For example, encoding 3840x2160
takes 19 bits:
- Height is multiple of 8, but it’s not small enough.
is_multiple_of_8 = false
. Takes 1 bit. - For encoding height, 13-bit variant is used since encoding
2160
requires at least 12 bits. Takes 2 + 13 = 15 bits. - Aspect ratio is 16:9, which is well-known. Takes 3 bits.
Note that width or height cannot be zero, and width is rounded down if the aspect ratio calculation results in a fractional value.
Reading Entropy Decoder Configuration
This chapter describes how to read struct EntropyDecoder
from a bitstream.
read!(struct EntropyDecoder(num_dist, lz77_allowed))
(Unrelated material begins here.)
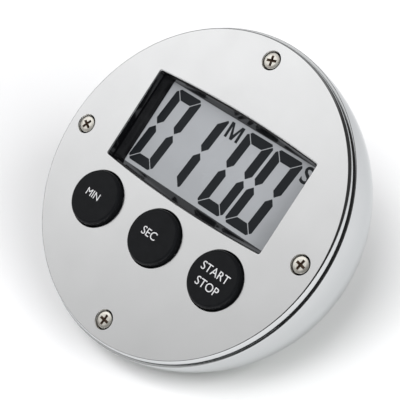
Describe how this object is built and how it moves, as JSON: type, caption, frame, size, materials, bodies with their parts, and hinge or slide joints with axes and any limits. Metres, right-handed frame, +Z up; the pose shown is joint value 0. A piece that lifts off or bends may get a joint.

reads entropy decoder configuration, in the
following order:
- (Optional) LZ77 stream configuration.
- Distribution clustering.
- Which entropy coding type to use (prefix code or ANS).
- Hybrid integer configuration for each post-clustered distribution.
- Post-clustered symbol probability distributions.
Subchapters will explain each topic in detail.
Also, EntropyDecoder
has a helper method parse
:
/// Read an entropy decoder configuration with LZ77 allowed.
pub fn EntropyDecoder::parse(num_dist: u32) -> EntropyDecoder {
read!(struct EntropyDecoder(num_dist, true))
}
LZ77 Stream
Entropy-coded streams can optionally be marked as LZ77-enabled.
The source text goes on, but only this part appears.